3.2 No Conflicts. The execution and delivery of this Amendment and
the performance by the Company of its obligations under the
Agreement, as amended hereby, do not and will not conflict with
any provision of law or of the charter or by-laws of the Company
or of any agreement binding upon the Company.
3.3 Validity and Binding Effect. The Agreement, as amended hereby, is
a legal, valid and binding obligation of the Company, enforceable
against the Company in accordance with its terms, except as
enforceability may be limited by bankruptcy, insolvency or other
similar laws of general application affecting the enforcement of
creditors' rights or by general principles of equity limiting the
availability of equitable remedies.
3.4 No Default. As of the closing date hereof, no Event of Default
under Section 9 of the Agreement, as amended by this Amendment,
or event or condition which, with the giving of notice or the
passage of time, shall constitute an Event of Default, has
occurred or is continuing.
3.5 Warranties. As of the closing date hereof, the representations
and warranties in Section 6 of the Agreement are true and correct
as though made on such date, except for such changes as are
specifically permitted under the Agreement.

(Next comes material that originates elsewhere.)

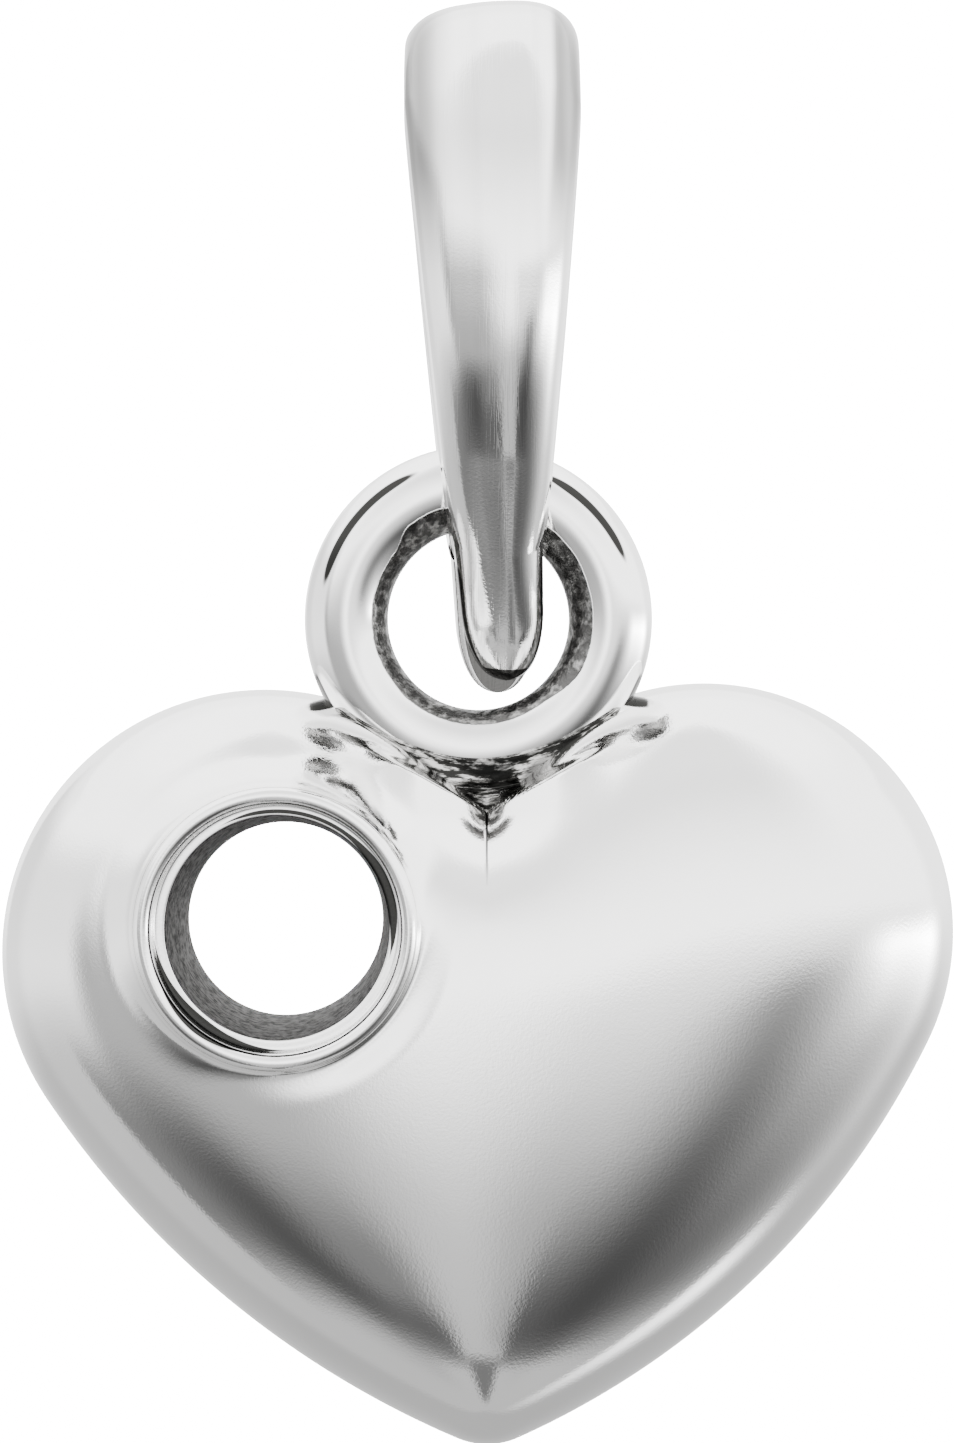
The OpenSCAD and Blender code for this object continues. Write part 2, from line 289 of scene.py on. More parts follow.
class Nodes:
    """Short calls to add nodes to a node tree and join them."""

    def __init__(self, tree: bpy.types.NodeTree) -> None:
        """Keeps the tree that the nodes go into."""
        self.tree = tree

    def add(self, kind: str, inputs: dict | None = None, **settings: object) -> bpy.types.Node:
        """Adds a node.

        Args:
            kind: Node type, without its ShaderNode prefix.
            inputs: Socket name or number to a value, or to an output socket to join.
            settings: Properties of the node.

        Returns:
            The node.
        """
        node = self.tree.nodes.new("ShaderNode" + kind)
        for key, value in settings.items():
            setattr(node, key, value)
        for key, value in (inputs or {}).items():
            if isinstance(value, bpy.types.NodeSocket):
                self.tree.links.new(value, node.inputs[key])
            else:
                node.inputs[key].default_value = value
        return node

    def math(self, operation: str, *values: object) -> bpy.types.NodeSocket:
        """Adds a Math node and returns its result."""
        return self.add("Math", dict(enumerate(values)), operation=operation).outputs[0]

    def attribute(self, name: str) -> bpy.types.NodeSocket:
        """Adds an Attribute node and returns its number."""
        return self.add("Attribute", attribute_name=name).outputs["Fac"]

    def noise(
        self, place: bpy.types.NodeSocket, scale: object, detail: float, roughness: float = 0.5
    ) -> bpy.types.NodeSocket:
        """Adds a noise at a place and returns its value. The scale is a number or a socket."""
        inputs = {"Vector": place, "Scale": scale, "Detail": detail, "Roughness": roughness}
        return self.add("TexNoise", inputs).outputs["Fac"]

    def colour(self, share: bpy.types.NodeSocket, low: object, high: object) -> bpy.types.NodeSocket:
        """Blends two colours, each three numbers or a socket, as the share goes from 0 to 1."""
        low, high = (end if isinstance(end, bpy.types.NodeSocket) else (*end, 1) for end in (low, high))
        return self.add("Mix", {0: share, 6: low, 7: high}, data_type="RGBA").outputs[2]

    def ramp(
        self, value: bpy.types.NodeSocket, start: float, end: float, low: float = 0.0, high: float = 1.0
    ) -> bpy.types.NodeSocket:
        """Smooth step of a value between start and end, put out from low to high."""
        inputs = {"Value": value, "From Min": start, "From Max": end, "To Min": low, "To Max": high}
        return self.add("MapRange", inputs, interpolation_type="SMOOTHSTEP").outputs["Result"]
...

4. CONDITIONS PRECEDENT. This Amendment shall become effective as of the
date above first written after receipt by the Bank of the following
documents.
(a) This Amendment duly executed by the Company; and
(b) A Replacement Promissory Note in the form of Exhibit A attached
hereto duly executed by the Company.
5. GENERAL.
5.1 Law. This Amendment shall be construed in accordance with and
governed by the laws of the State of Illinois.
5.2 Successors. This Amendment shall be binding upon the Company and
LaSalle and their respective successors and assigns, and shall
inure to the benefit of the Company and the Bank and its
successors and assigns.
5.3 Confirmation of Loan Agreement. Except as amended hereby, the
Agreement shall remain in full force and effect and is hereby
ratified and confirmed in all respects.
IN WITNESS WHEREOF, the parties hereto have executed this Amendment as of
the date first above written.
LASALLE BANK NATIONAL ASSOCIATION FIRST OAK BROOK BANCSHARES, INC.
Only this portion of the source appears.